Q: There are two issues with GNETS: the idea of the program itself (educating special-needs students in facilities separate from regular-education students) and the condition of the facilities. So is it your contention that the concept of GNETS is not unconstitutional but there were deficiencies in the facilities? (The Woodall Center in Muscogee County is one of nine out of the 24 GNETS facilities the state declared unsafe and unhealthy and ordered closed. The Woodall students were moved last month to Davis Elementary.)

A: Yeah, I think there definitely were concerns with some of the facilities themselves. We’ve been going around and inspecting them, and the school systems have really responded well. They recognized that, and I think they’ve been very appreciative of that. Whether it’s constitutional, I think they provide a good role. They act as a bridge. Instead of moving from the home school to a residential facility, it kind of gives you a middle ground. Not all students need to move there. Our goal is not to keep them in GNETS but hopefully to move them back into their regular facilities, if at all possible. But there again, education, what that looks like for each individual, I mean, that’s why we have home school, private school, and this fits a niche. We want to make sure we provide the best educational options for our kids.

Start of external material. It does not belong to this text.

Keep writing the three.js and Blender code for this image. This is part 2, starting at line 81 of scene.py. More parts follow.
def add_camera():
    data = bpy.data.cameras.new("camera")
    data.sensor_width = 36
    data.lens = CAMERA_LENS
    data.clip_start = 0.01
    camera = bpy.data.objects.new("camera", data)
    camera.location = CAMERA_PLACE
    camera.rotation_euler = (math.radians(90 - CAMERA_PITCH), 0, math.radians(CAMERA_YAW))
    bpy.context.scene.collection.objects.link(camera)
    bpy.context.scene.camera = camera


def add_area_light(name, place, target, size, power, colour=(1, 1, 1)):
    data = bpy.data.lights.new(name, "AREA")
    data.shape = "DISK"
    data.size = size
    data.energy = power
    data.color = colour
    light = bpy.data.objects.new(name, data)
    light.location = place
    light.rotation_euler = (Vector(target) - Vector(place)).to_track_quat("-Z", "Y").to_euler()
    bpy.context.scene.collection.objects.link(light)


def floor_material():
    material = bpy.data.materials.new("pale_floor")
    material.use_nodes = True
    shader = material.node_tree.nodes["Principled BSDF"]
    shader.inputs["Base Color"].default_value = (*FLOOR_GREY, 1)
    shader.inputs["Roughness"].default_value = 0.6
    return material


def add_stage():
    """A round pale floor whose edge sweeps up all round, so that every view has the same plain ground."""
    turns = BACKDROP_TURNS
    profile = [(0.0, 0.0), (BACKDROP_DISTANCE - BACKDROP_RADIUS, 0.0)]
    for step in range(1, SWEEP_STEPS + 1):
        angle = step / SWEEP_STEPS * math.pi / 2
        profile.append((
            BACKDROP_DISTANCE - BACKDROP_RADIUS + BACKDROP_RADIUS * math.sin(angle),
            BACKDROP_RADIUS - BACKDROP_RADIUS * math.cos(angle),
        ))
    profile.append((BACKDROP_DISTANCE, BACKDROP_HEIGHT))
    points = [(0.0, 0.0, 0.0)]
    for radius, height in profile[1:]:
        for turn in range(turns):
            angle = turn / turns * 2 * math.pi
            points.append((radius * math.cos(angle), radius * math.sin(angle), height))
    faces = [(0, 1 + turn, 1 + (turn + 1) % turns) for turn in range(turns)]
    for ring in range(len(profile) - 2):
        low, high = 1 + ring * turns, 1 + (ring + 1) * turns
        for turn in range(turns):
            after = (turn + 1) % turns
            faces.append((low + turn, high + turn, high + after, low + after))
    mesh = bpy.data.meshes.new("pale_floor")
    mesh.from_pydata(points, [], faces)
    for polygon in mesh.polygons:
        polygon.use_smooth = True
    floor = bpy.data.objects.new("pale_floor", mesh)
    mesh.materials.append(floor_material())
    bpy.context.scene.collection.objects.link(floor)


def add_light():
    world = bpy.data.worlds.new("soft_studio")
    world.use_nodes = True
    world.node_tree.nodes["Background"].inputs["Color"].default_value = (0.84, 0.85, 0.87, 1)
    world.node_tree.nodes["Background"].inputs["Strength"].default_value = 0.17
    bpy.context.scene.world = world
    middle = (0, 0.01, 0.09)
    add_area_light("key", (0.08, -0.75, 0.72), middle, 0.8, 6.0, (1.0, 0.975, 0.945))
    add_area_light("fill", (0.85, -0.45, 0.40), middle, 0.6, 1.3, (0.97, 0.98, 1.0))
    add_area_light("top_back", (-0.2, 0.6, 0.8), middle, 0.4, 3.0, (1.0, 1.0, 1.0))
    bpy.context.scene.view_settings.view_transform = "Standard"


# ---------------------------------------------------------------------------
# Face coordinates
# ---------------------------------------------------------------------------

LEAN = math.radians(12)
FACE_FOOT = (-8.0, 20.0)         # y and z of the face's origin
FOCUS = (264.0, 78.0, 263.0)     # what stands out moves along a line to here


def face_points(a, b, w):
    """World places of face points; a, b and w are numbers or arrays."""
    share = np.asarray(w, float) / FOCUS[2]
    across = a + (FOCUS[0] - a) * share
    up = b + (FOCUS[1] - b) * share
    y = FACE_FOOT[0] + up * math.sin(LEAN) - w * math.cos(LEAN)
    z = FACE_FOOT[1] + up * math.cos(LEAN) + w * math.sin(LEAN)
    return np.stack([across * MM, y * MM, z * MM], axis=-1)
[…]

Q: You formed a parent advisory council and student advisory council, what do they bring up?

A: I would say our students and our parents were very instrumental in Senate Bill 364 (which reduced the number of standardized tests and the impact the results have on teacher evaluations). It was listening to them. A lot of their concerns were being over-tested. They can feel the pressure. When all we talk about is the test, something has to give. For me, especially for our children, listening to them, I mean, these are the individuals we serve. It’s who we are about. … You ask kids what’s going on, and they give you critical feedback. They are across the state. … Parents and especially students, they are honest, and they’ll give you an honest answer. I want to make sure I’m providing the best service possible, to give them opportunities, and that means listening to them. They had some wonderful insight on ESSA (helping the state develop its plan to implement the federal Every Students Succeeds Act). … The teacher group will come in a week or so, and we’ll listen to them. … I tell them I want them to come to Atlanta and receive more than just a boxed lunch. This is a time when your voice can be really heard. We bring in our board members, our personnel across the department, and we just listen. … It’s reflective of my mentality when I come into a school. I don’t want to come in just for a photo op; I want to hear what’s going on. We’re here to serve, and the only way you’re going to serve effectively is to listen.

Q: (Gesturing toward Woods’ shoes) So did you wear cowboy boots before you were state superintendent or do you need those to do some butt-kicking?

A: (Laughs) I guess it’s just part of south Georgia. I come from a rural background. They’re comfortable.